If I connect these skills to teachers jobs, then yes, of course, their training and the support they receive are key issues. The proliferation of production and broadcasting channels of knowledge illustrates this well. I am convinced that there will always be teachers to transform a piece of information into knowledge. Nonetheless, the developments we are witnessing today occur so fast that we need to engage an unprecedented effort in initial and continuous training. Recently, François Taddei, Catherine Becchetti-Bizot and Guillaume Houzel led a very useful missio, "towards a learning society", whose suggestions ought to be implemented.

More specifically, training teachers to digital technology implies financial, organizational and HR challenges.

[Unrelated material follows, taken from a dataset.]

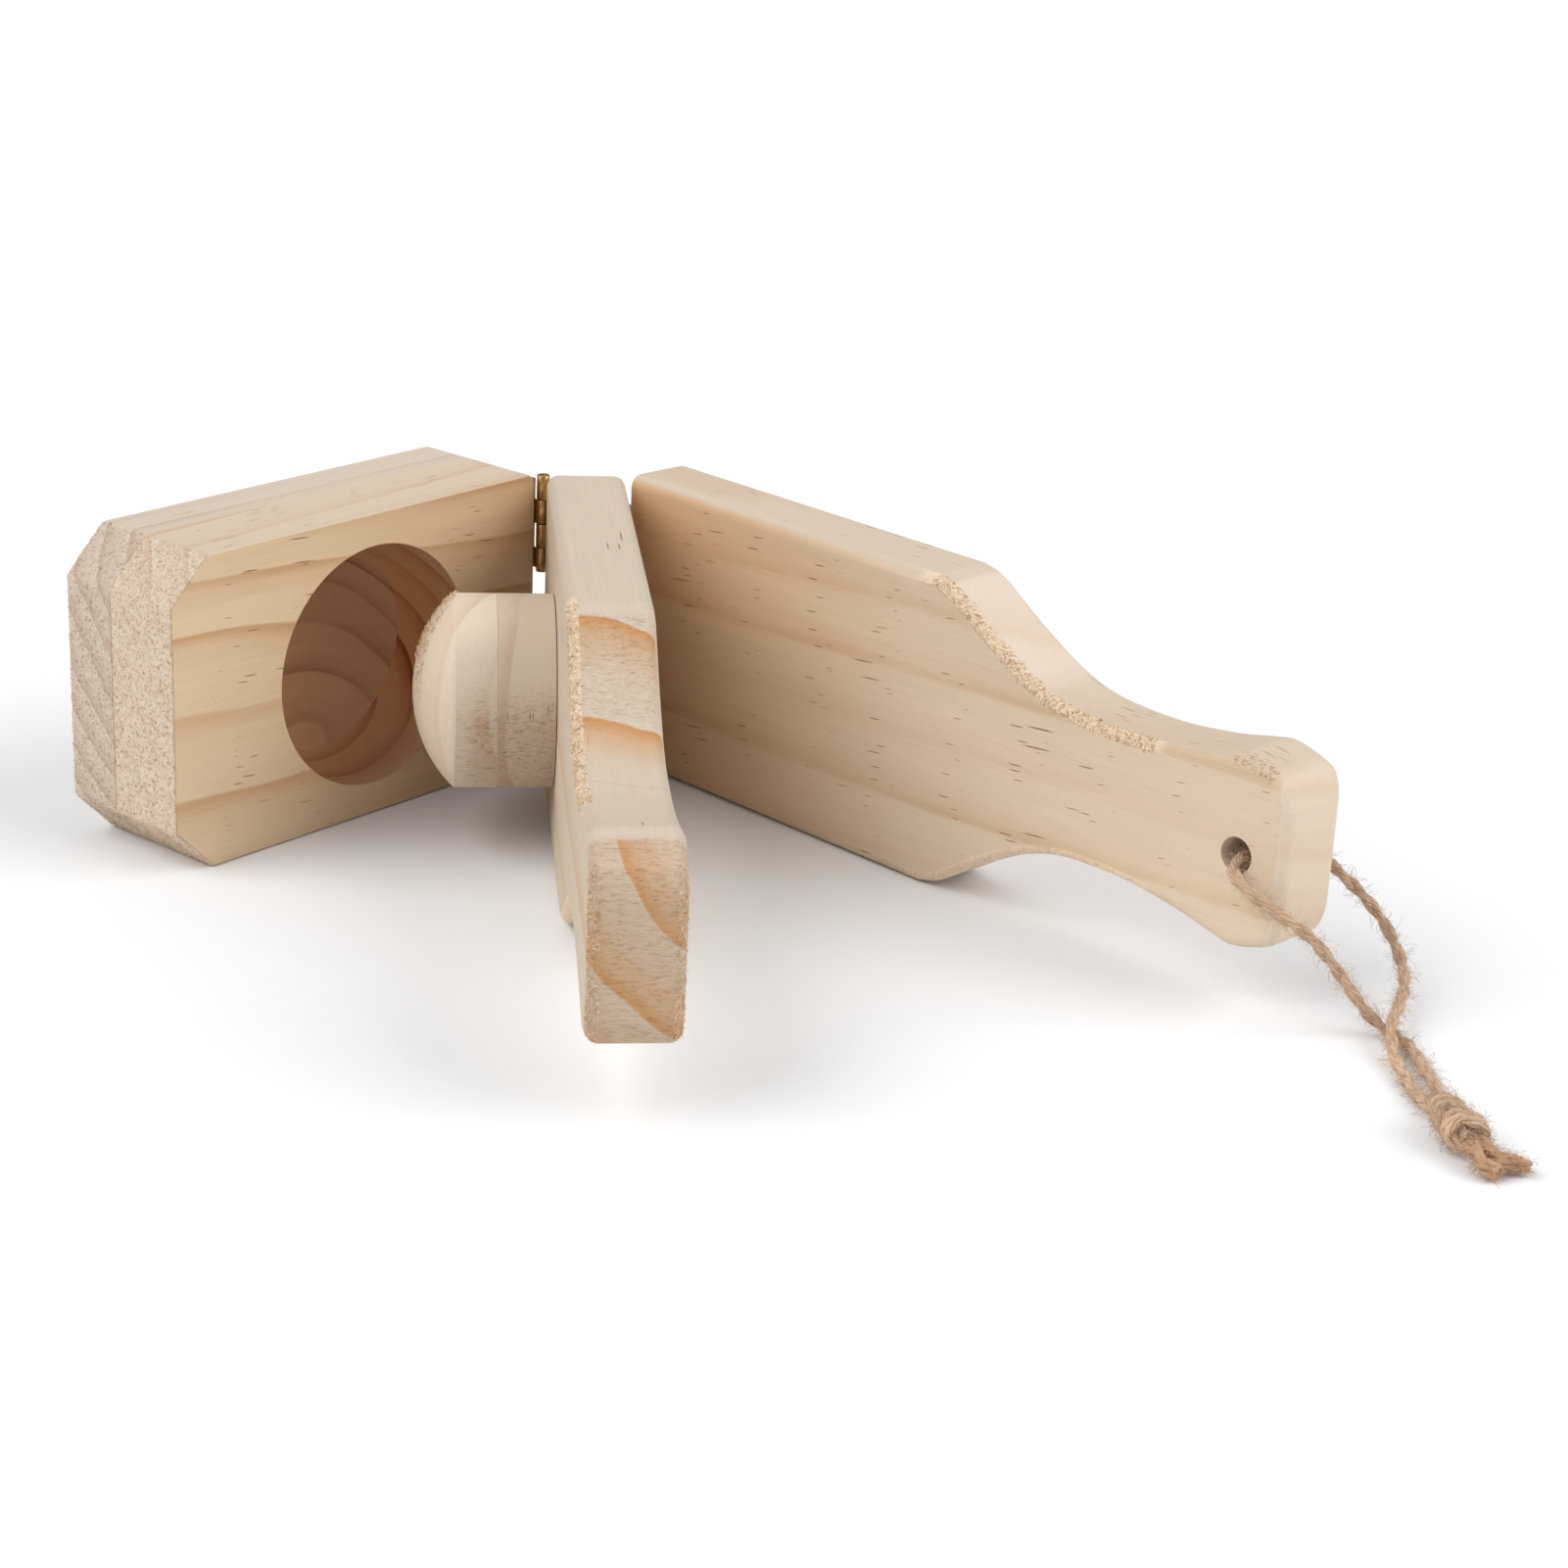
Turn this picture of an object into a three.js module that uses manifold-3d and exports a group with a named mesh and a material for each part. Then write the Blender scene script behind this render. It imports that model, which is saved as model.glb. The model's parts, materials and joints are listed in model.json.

The financial challenge stems from the effort dedicated to professional development, which is currently insufficient. The organizational challenge from the issue that training programs rely on many stakeholders with different responsibilities (either the conception or the delivery of training programs). The HR challenge from the fact that the promotion of self-teaching practices is insufficiently taken into account in career development and in the recognition of different career paths. In the age of MOOCs and access to training contents produced by third parties, the French Ministry of Education, its operators and stakeholders of higher education (universities and teaching faculties (ESPE) ; the school for administrative managers of the higher education institution (ESENESR) ; CANOPE, which provides teachers with useful tools and training ; our Mooc platform, FUN-Mooc), as well as private actors of course, need to collaborate more, and better.